2 posts tagged “brooklyn”
So I have a friend from work. A lovely friend who lives in a great apartment in Park Slope. She's moving soon and her great apartment in a fantastic neighborhood is up for grabs, and it's feasible that Todd and I could afford it. We were looking at smaller apartments in much worse neighborhoods just a few months ago that cost just as much as what my friend is currently paying for her place. And to top it off we were seriously considering them.
Now the apartment is smaller than my current one by about 100 square feet. Truthfully though, we don't use that 100 that would be missing. There is a second bedroom that we could easily fit our monster desks into and there are closets galore and oh, did I mention the dishwasher? Oh yes.... a dish! washer! There are bay windows in the bedroom along with exposed brick and his and hers closets. And well, it could be lovely. There aren't any beautiful details like we have here, the moldings are functional at best and there is no carved woodwork nor wedding-cake-medallions on the ceiling. But still, a good apartment in a great neighborhood a stones throw from places I'd actually want to go. It's a fourth floor walk-up, but again at least there's no one above us stomping around.
Is it worth it to move one floor up and 50 blocks over? Is it worth it to pay another 400 a month (at least)? I am lazy, I like our building, our neighbors, our moldings and space. I like not moving. Especially after that dramatic couple of months when we were living on the edge of having to move, but never knowing for sure.

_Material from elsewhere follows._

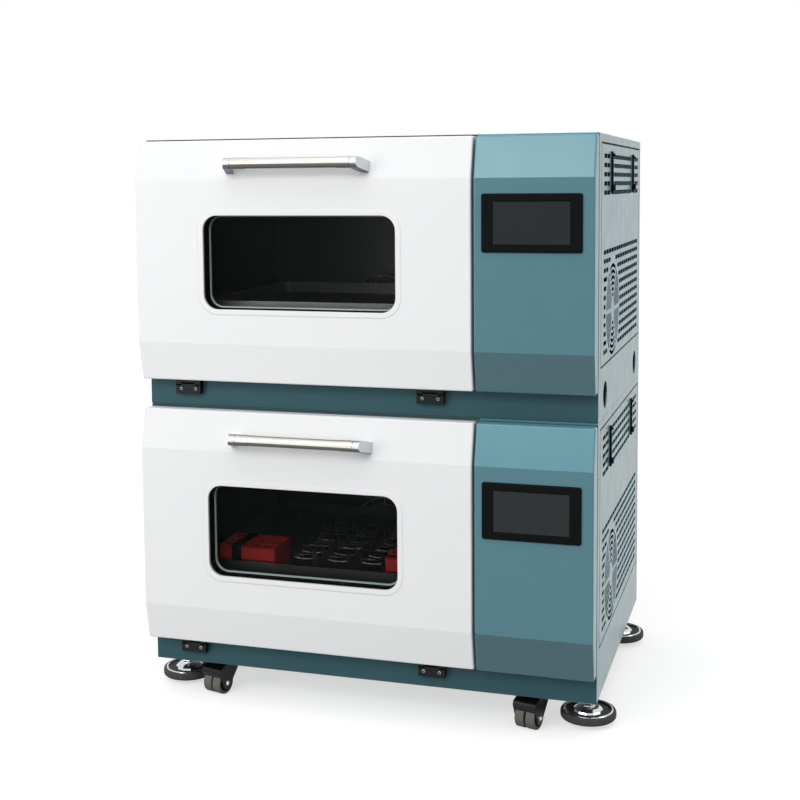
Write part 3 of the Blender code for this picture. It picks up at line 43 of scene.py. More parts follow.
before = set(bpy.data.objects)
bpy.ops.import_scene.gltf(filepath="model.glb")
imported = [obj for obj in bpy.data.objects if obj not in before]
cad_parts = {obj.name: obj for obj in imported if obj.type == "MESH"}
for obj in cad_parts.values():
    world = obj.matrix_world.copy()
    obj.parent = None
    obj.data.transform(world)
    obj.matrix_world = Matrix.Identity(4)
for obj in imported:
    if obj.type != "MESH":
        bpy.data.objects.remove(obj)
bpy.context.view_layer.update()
UNITS = ("lower", "upper")
CORNERS = ("front_left", "front_right", "rear_left", "rear_right")


def linear_colour(hex_value):
    """An sRGB hex value such as 54808C as a linear colour."""
    channels = [int(hex_value[at:at + 2], 16) / 255 for at in (0, 2, 4)]
    return [c / 12.92 if c <= 0.04045 else ((c + 0.055) / 1.055) ** 2.4 for c in channels]


def length(name, default, description):
    """A length property in metres."""
    return FloatProperty(name=name, description=description, default=default, min=0.0, unit="LENGTH", precision=4)


def colour(name, hex_value, description):
    """A colour property from an sRGB hex value."""
    return FloatVectorProperty(name=name, description=description, subtype="COLOR", size=3, min=0.0, max=1.0,
                               default=linear_colour(hex_value))


class ShakerSizes(bpy.types.PropertyGroup):
    """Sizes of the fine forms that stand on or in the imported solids."""
    bend: length("Sheet bend", 0.006, "Outer radius of a fold in the pressed fronts")
    edge: length("Sheet edge", 0.004, "Radius of the pressed fronts' outer edges")
    skin: length("Skin", 0.0025, "Thickness of the door's and the fascia's skin")
    trim_width: length("Trim width", 0.011, "Width of the window's raised trim")
    trim_rise: length("Trim rise", 0.0011, "How far the window's trim stands above the door")
    vent_slot: length("Vent slot", 0.036, "Length of one vent slot in the side panel")
    vent_web: length("Vent web", 0.0030, "Sheet left between two slots of a row")
    vent_height: length("Vent height", 0.0092, "Height of a vent slot")
    vent_pitch: length("Vent row pitch", 0.0187, "Distance between rows of vent slots")
    grille_radius: length("Grille radius", 0.100, "Outer radius of the round grille")
    grille_hub: length("Grille hub", 0.024, "Radius of the grille's middle")
    grille_rings: IntProperty(name="Grille rings", description="Rings of slots in the round grille", default=6, min=1)
    wire: length("Clamp wire", 0.0024, "Diameter of the flask clamps' spring wire")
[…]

Would moving to a new, "better" neighborhood change my lifestyle. Currently I do not go out often. We rarely go out to eat or for drinks. We don't even go out for coffee. There are very few places within walking distance to do so. We could continue on here, making our own coffee and making special trips to go out- or to get food we actually want to eat (Sunset Park is known for it's awful supermarkets). But would moving to Park Slope and paying more mean we'd be surrounded with things we couldn't afford to do? Do I not go out because there's no where to go, or because I choose not to?
I like to think that by taking my friend's apartment I'd be a new person. I'd take my laptop to the community garden a block away and write and surf the net using the free wi-fi from the cafe next door. I might take yoga classes or finally learn to knit (moving miraculously graces one with the ability to knit, no?). That thirty minutes a day I'd shave off my commute would really open up endless possibilities for new hobbies and new adventures. I fear that by moving there the shopping would end and money would be tight and packing would be a bitch. Also I worry that I'll regret leaving this apartment, which is silly since we rent and we will eventually leave this temporary home.
What to do? What to do?
It seems that for months now, I've assumed that the neighbors across the street had parrots. I've heard the endless squawking of what I've thought were parrots ever since it's been nice enough to keep the windows open.
Today I was in the bedroom and distinctly heard the squawking coming from the backyard. I asked Todd what kind of bird could make that noise... and he, ever the audobon member, said a loud one...
And then we saw it.... a flutter of green wings against the overgrown pine trees in the back... Todd told me to go get my camera. I drunkenly obeyed.